I thought about that for a minute, then prompted him, “If you could say, ‘Facebook is…’ just fill in the blank.”
“‘Facebook is growing up’ is probably what I’d say,” Stamos replied. Then he continued with a sigh, “There’s something about being faced with your impact in the world in a real black and white way that I think changes the way people address their work, right? I mean, every individual is thinking differently about that now.”
“They haven’t painted it yet,” he said. “It’s a bit of a reminder that companies come and go right? Like, what was one of the most powerful companies in the Valley — disappeared.”
At 15 years old, Facebook sits at a pivotal moment in its history. For many years, the company operated with a self-assurance that’s shaped many Silicon Valley companies over the last decade, a “trust us, we know what’s best” attitude. It’s an arrogance that led to innovation — Facebook arguably could not have become what it has without it — but also a hubris that has landed the company in the center of a debate about tech’s complicated role in shaping humanity. And the question always hangs: Will Facebook remain a giant of the Valley, dominating social networking? Or will its sign, too, get taken over one day?
Much of Facebook’s history has been shaped by bets that founder Mark Zuckerberg made which paid off, and by the company’s own faith in itself and what it is doing.

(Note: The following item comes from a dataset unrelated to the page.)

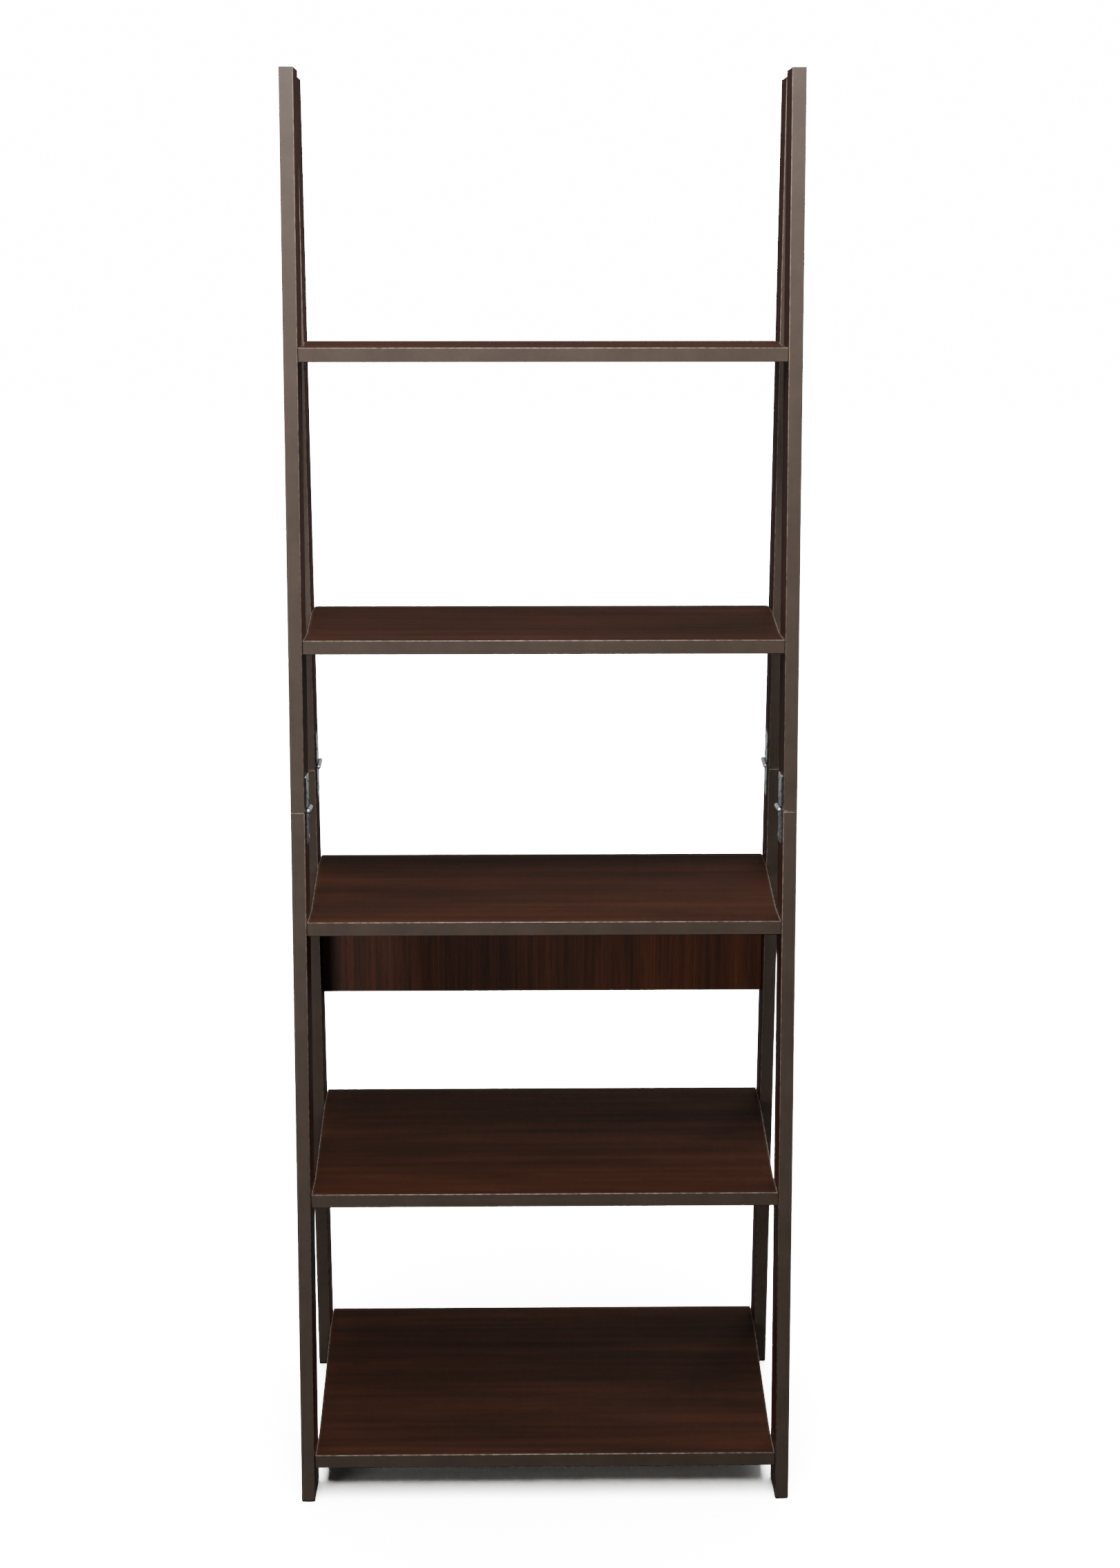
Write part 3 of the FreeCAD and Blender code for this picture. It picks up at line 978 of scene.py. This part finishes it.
@dataclass
class Hinge:
    """Butt hinge across a split: two stamped leaves rolled round a peened pin."""

    rail: RailLine
    finishes: Finishes
    width: float = 34.0 * MM
    length: float = 44.0 * MM
    thickness: float = 1.5 * MM
    corner: float = 3.0 * MM
    barrel: float = 3.3 * MM
    pin: float = 1.6 * MM
    pin_head: float = 2.4 * MM
    pin_head_length: float = 0.8 * MM
    knuckles: int = 5
    clearance: float = 0.1 * MM
    swing: float = 0.4 * MM
    screw_rows: tuple[float, ...] = (12.0 * MM, 24.0 * MM, 36.0 * MM)
    screw_sides: tuple[int, ...] = (1, -1, 1)
    screw_offset: float = 9.0 * MM
    screw_turns: tuple[float, ...] = (12.0, 47.0, 78.0, 25.0, 63.0, 5.0)
    screw_hole: float = 3.55 * MM
    screw_hole_back: float = 1.9 * MM
    screw_radius: float = 3.4 * MM
    screw_rise: float = 0.9 * MM
    screw_sink: float = 1.4 * MM
    screw_shank: float = 1.7 * MM
    recess: tuple[float, float, float] = (3.4 * MM, 0.8 * MM, 0.7 * MM)
    roll: float = 292.0
    roll_steps: int = 22
    hole_steps: int = 28
    hole_slack: float = 0.2 * MM
    rim: float = 0.22 * MM
    rim_segments: int = 2
    rim_angle: float = 30.0
    corner_step: int = 15
    crisp: float = 40.0
    crisp_head: float = 32.0
    head_steps: int = 28
    pin_steps: int = 24
    head_dome: tuple[tuple[float, float], ...] = ((0.35, 0.93), (0.68, 0.72), (0.9, 0.42), (1.0, 0.0))
    pin_dome: tuple[tuple[float, float], ...] = (
        (0.0, 0.55), (0.35, 1.0), (0.7, 0.86), (0.92, 0.5), (1.0, 0.0)
    )

    def screw_places(self) -> list[tuple[float, float]]:
        """Place of each screw of one leaf, across the rail and away from the split."""
        return [(side * self.screw_offset, row) for side, row in zip(self.screw_sides, self.screw_rows)]

    def knuckle(self, index: int) -> tuple[float, float]:
        """Start and end of one knuckle along the pin."""
        step = self.width / self.knuckles
        return -self.width / 2 + index * step, -self.width / 2 + (index + 1) * step

    def leaf(self, half: Half) -> BMesh:
        """Build one leaf in the split's own frame.

        Args:
            half: The half of the rail that it is screwed to.

        Returns:
            Its mesh, with the board's face at X = 0 and the pin along Y.
        """
        bm = bmesh.new()
        own = range(1, self.knuckles, 2) if half is Half.UPPER else range(0, self.knuckles, 2)
        notch = self.barrel + self.swing
        ring = self.plate_outline(bm, notch)
        holes = self.plate_holes(bm)
        made = bmesh.ops.triangle_fill(bm, use_beauty=True, use_dissolve=True, edges=ring + holes)
        plate = [item for item in made["geom"] if isinstance(item, BMFace)]
        faces = thicken(bm, plate, Vector((self.thickness, 0.0, 0.0)))
        self.sink_holes(faces)
        rims = [edge for edge in edges_of(faces) if self.is_front_rim(edge)]
        round_over(bm, rims, self.rim, self.rim_segments)
        for index in own:
            self.roll_knuckle(bm, *self.knuckle(index), notch)
        if half is Half.LOWER:
            bmesh.ops.scale(bm, vec=(1.0, 1.0, -1.0), verts=bm.verts)
        return bm

    def plate_outline(self, bm: BMesh, notch: float) -> list[BMEdge]:
        """Outline the plate above the knuckles, with rounded free corners.

        Args:
            bm: Mesh that gets the outline.
            notch: Height at which the plate starts.

        Returns:
            Its edges, as a ring.
        """
        half = self.width / 2
        x = -self.thickness
        points = [(-half, notch), (half, notch)]
        for side, first in ((1, 0), (-1, 90)):
            centre_y, centre_z = side * (half - self.corner), self.length - self.corner
            for degrees in range(first, first + 91, self.corner_step):
                turn = math.radians(degrees)
                y = centre_y + self.corner * math.cos(turn)
                points.append((y, centre_z + self.corner * math.sin(turn)))
        verts = [bm.verts.new((x, y, z)) for y, z in points]
        return [bm.edges.new(pair) for pair in zip(verts, verts[1:] + verts[:1])]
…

Facebook and Zuckerberg launched News Feed over protests; it has now become central to the company. Zuckerberg turned down a billion dollar acquisition offer from Yahoo; the company is now worth almost 500 times that. People scoffed when Facebook bought Instagram; now that deal looks like a steal.
“One thing I always admired about Mark is his ability to think forward in games.” Dave Morin, an early employee at Facebook, told me recently. “They say this about great chess masters, that they’re able to see, you know, three steps ahead, or the best chess masters can see like five games ahead of you, right? And I always viewed Mark that way.”

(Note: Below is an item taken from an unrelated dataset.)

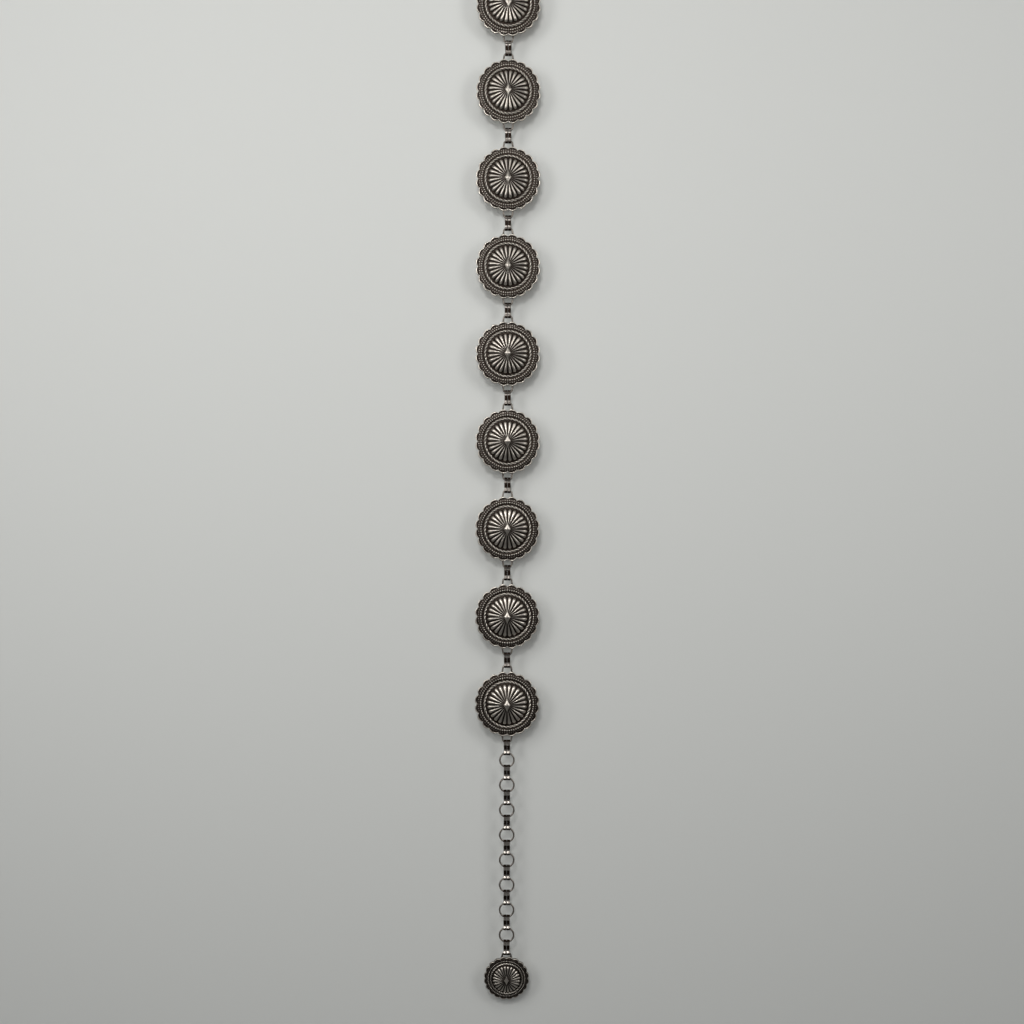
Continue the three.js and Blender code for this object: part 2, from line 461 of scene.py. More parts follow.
@dataclass(frozen=True)
class AntiquedSilver:
    """Silver plate blackened with sulphide and buffed: bright crests, dark recesses.

    The two colours are sRGB. A point is polished below the recess oxide_from, and
    black above oxide_to.
    """

    name: str
    polished: str
    oxide: str
    polished_roughness: float
    oxide_roughness: float
    oxide_from: float
    oxide_to: float

    def material(self) -> bpy.types.Material:
        """Makes the material.

        The buffing wheel leaves crests bright and the black stays in the stamped lines,
        with a ragged edge between them and faint wheel marks on the bright parts.

        Returns:
            The material.
        """
        made = bpy.data.materials.new(self.name)
        made.use_nodes = True
        tree = made.node_tree
        tree.nodes.clear()
        recess = add_node(tree, "ShaderNodeAttribute", {"attribute_name": "recess"})
        seat = add_node(tree, "ShaderNodeTexCoord")
        # Tarnish clouds about 1.4 mm across, which shift the edge of the black by up to 0.18
        cloud = add_node(tree, "ShaderNodeTexNoise", None, {
            "Vector": seat.outputs["Object"], "Scale": 700.0, "Detail": 3.0, "Roughness": 0.6,
        })
        shifted = add_node(tree, "ShaderNodeMath", {"operation": "MULTIPLY_ADD"}, {
            0: cloud.outputs["Fac"], 1: 0.36, 2: -0.18,
        })
        ragged = add_node(tree, "ShaderNodeMath", {"operation": "ADD"}, {
            0: recess.outputs["Fac"], 1: shifted.outputs[0],
        })
        black = add_node(tree, "ShaderNodeMapRange", {"interpolation_type": "SMOOTHSTEP"}, {
            "Value": ragged.outputs[0], "From Min": self.oxide_from, "From Max": self.oxide_to,
        })
        colour = add_node(tree, "ShaderNodeMix", {"data_type": "RGBA"}, {
            "Factor": black.outputs[0], "A": linear(self.polished), "B": linear(self.oxide),
        })
        gloss = add_node(tree, "ShaderNodeMapRange", None, {
            "Value": black.outputs[0],
            "To Min": self.polished_roughness,
            "To Max": self.oxide_roughness,
        })
        # Wheel marks: real ones are near 0.02 mm apart, drawn at 0.25 mm so that they show
        marks = add_node(tree, "ShaderNodeTexNoise", None, {
            "Vector": seat.outputs["Object"], "Scale": 4000.0, "Detail": 2.0,
        })
        relief = add_node(tree, "ShaderNodeBump", None, {
            "Strength": 0.35, "Distance": 0.00003, "Height": marks.outputs["Fac"],
        })
        shader = add_node(tree, "ShaderNodeBsdfPrincipled", None, {
            "Base Color": colour.outputs["Result"],
            "Metallic": 1.0,
            "Roughness": gloss.outputs[0],
            "Normal": relief.outputs[0],
        })
        add_node(tree, "ShaderNodeOutputMaterial", None, {"Surface": shader.outputs[0]})
        return made


@dataclass(frozen=True)
class WallPaint:
    """Matt emulsion paint, which scatters light evenly and shows no highlight."""

    name: str
    colour: str
    one_sided: bool

    def material(self) -> bpy.types.Material:
        """Makes the material.

        A one-sided paint is clear seen from behind, so that the belt's back can be looked at.

        Returns:
            The material.
        """
        made = bpy.data.materials.new(self.name)
        made.use_nodes = True
        tree = made.node_tree
        tree.nodes.clear()
        surface = add_node(tree, "ShaderNodeBsdfDiffuse", None, {"Color": linear(self.colour)})
        if self.one_sided:
            side = add_node(tree, "ShaderNodeNewGeometry")
            clear = add_node(tree, "ShaderNodeBsdfTransparent")
            surface = add_node(tree, "ShaderNodeMixShader", None, {
                0: side.outputs["Backfacing"], 1: surface.outputs[0], 2: clear.outputs[0],
            })
        add_node(tree, "ShaderNodeOutputMaterial", None, {"Surface": surface.outputs[0]})
        return made


# Stamped plate: warm bright relief, with soft brown-black left in every stamped line
CONCHO_FINISH = AntiquedSilver(
    "antiqued_silver_stamped", "#cec6bb", "#37302b",
    polished_roughness=0.29, oxide_roughness=0.5, oxide_from=0.3, oxide_to=0.8,
)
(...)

At the same time, though, there was always a tremendous blindspot. A company that connected billions lacked a basic understanding of human beings, and of all the potential complications, consequences — and actual casualties — that would come along with connecting the world.
An inflection point, and the next 15 years
It’s funny, how the smallest things can seem to be what matters most at the biggest moments, and how they can be the things you remember later.
And yet just before we started the interview, the talk was about the set-up. The subtext: What’s a comfortable setting for one of the most uncomfortable moments in Facebook history — are the chairs we’ll each sit in right? Is the room a good temperature?
It might sound ridiculous to some, but it was understandable. This was a hugely important moment for Zuckerberg. The smallest detail, like whether the room was cold enough so that Zuckerberg — who has previously been mocked for how much he’s sweated in a public setting — wouldn’t overheat, or what kind of set up would be conducive to a high stakes interview, could make a difference.
To make these bets pay off again, and to face all the competitors it may come up against, Facebook will likely need to keep some of that old arrogance. But if it is to avoid Sun Microsystems’ fate, it will need some humility too.
“Facebook is a living, breathing map of society,” Morin observed to me. “It’s literally a map of every single person and all of the relationships and all of the interactions between all those relationships And so, in a way, it’s as messy and human as we all are.”
There’s something to that. All over the world, Facebook has woven itself into the fabric of society. It had promised to connect us, and in doing so to bring us closer together. But the same platform that did that, the one many credited for a role in the Arab Spring and cheered for the part it played in raising millions through things like the Ice Bucket Challenge, has been weaponized by trolls and nation states, has gotten our data stolen, has spread conspiracy theories and fake stories. It has even been used to fuel violence in places like Myanmar.
At 15, the company has its own filter bubble to burst. The challenges ahead can’t be solved with the same old attitude, and without Facebook realizing that it needs to listen to outsiders, and be transparent with them. It’s made that a priority, but it still has a ways to go. There’s no telling how many new issues it will face over the next 15 years, and its reaction to those things will determine whether it remains dominant or loses its position as one of the most powerful tech companies in the world.
“I think the company is lasting,” Stamos told me on his last day. “But I think also that the 101 is littered with the old headquarters of companies that thought they would be around forever. That is a constant part of Silicon Valley, the death and the rebirth of these products and and these organizations. … [N]obody can get too comfortable and too arrogant about how long anybody can be around, and how long you can be on top.”